WL Ross ponies up $14.1m from fee disclosure issues

A $2.3m penalty enforced by the SEC this week follows some $11.8m in management fees and interest that the firm has already returned to investors.

Distressed-focused private equity firm WL Ross & Co has agreed to pay a $2.3 million civil penalty issued by the Securities and Exchange Commission, the SEC announced in a statement this week.

The regulator charged WL Ross for allegedly failing to properly disclose the method used to allocate certain fees it charges investors.

WL Ross voluntarily revised its fee allocation methodology after bringing it to the attention of the SEC as part of an examination conducted by the regulator in 2014. The firm then applied this revised methodology retroactively to calculate how much it would return to investors, and voluntarily reimbursed approximately $11.8 million in management fees and interest to the funds involved.

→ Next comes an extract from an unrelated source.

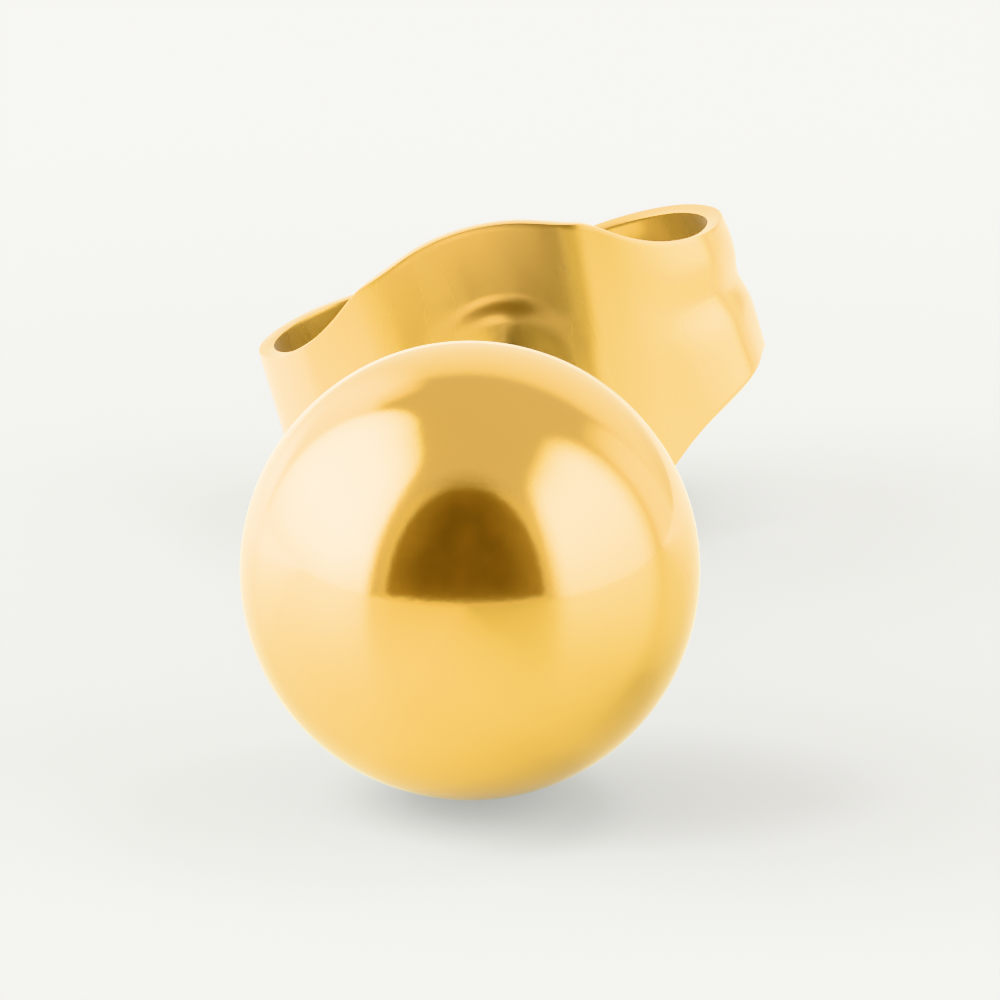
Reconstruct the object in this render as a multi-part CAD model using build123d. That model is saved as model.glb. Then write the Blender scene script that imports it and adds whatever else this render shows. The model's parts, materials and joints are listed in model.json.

WL Ross had initially agreed with its investors to reduce its quarterly management fees by between 50 percent and 80 percent of any transaction fee it had collected the previous quarter, the SEC said. The transaction fees were payments from portfolio companies for advisory and other services WL Ross provided. But the limited partner agreements did not specify exactly how the transaction fees would be allocated when there were several WL Ross funds and co-investors who had investments in the same portfolio company.

Between 2001 and 2011, WL Ross used a transaction fee allocation methodology that enabled it to keep a “significant” part of the transaction fees for itself, the SEC said.

“Specifically, WL Ross allocated transaction fees to the…funds based upon their relative ownership percentages of the portfolio company – rather than on a pro-rata basis – without disclosing this practice,” the SEC said.

The methodology used meant that WL Ross could keep for itself the portion of the transaction fees allocated to it that was based on co-investors’ relative ownership of the portfolio company. Since the fees it kept were not used to calculate management fee offsets, WL Ross received about $10.4 million more in management fees than it otherwise would have between 2001 and 2011.

Investors in these funds were not told of the fee calculation methodology, the SEC said: “WLR did not disclose to the WLR funds and to the funds’ limited partners that it would allocate transaction fees according to the above allocation methodology, and that WLR construed the ambiguous provisions in the relevant LPAs in its own favour rather than the WLR funds’ favour.”

The limited partners in the WLR Funds include pension funds, such as the California Public Employees Retirement System, university endowments, including The University of Virginia Investment Management Company and other large institutional investors and high net worth individuals.

“We are pleased to have arrived at a resolution around historical management fee disclosure in a subset of our funds. This resolution reflects a proactive approach to handling the matter and our commitment to exceeding the expectations of today’s private equity market,” a spokeswoman for WL Ross told pfm.

WL Ross is the second private equity firm to be penalized by the SEC for fees-related offences this week. On Tuesday Apollo Global Management agreed to a $52.7 million settlement with the SEC for alleged undisclosed fee acceleration and failure to supervise a senior partner who charged personal expenses to several funds.

New York-headquartered WL Ross is owned by billionaire investor Wilbur Ross and was acquired by independent investment management company Invesco in 2006. WL Ross invests in financially distressed companies and provides investment advisory services to the WLR Funds and other private equity funds, as well as to separately managed accounts and co-investment vehicles. As of April 21 the firm has approximately $4.6 billion in assets under management.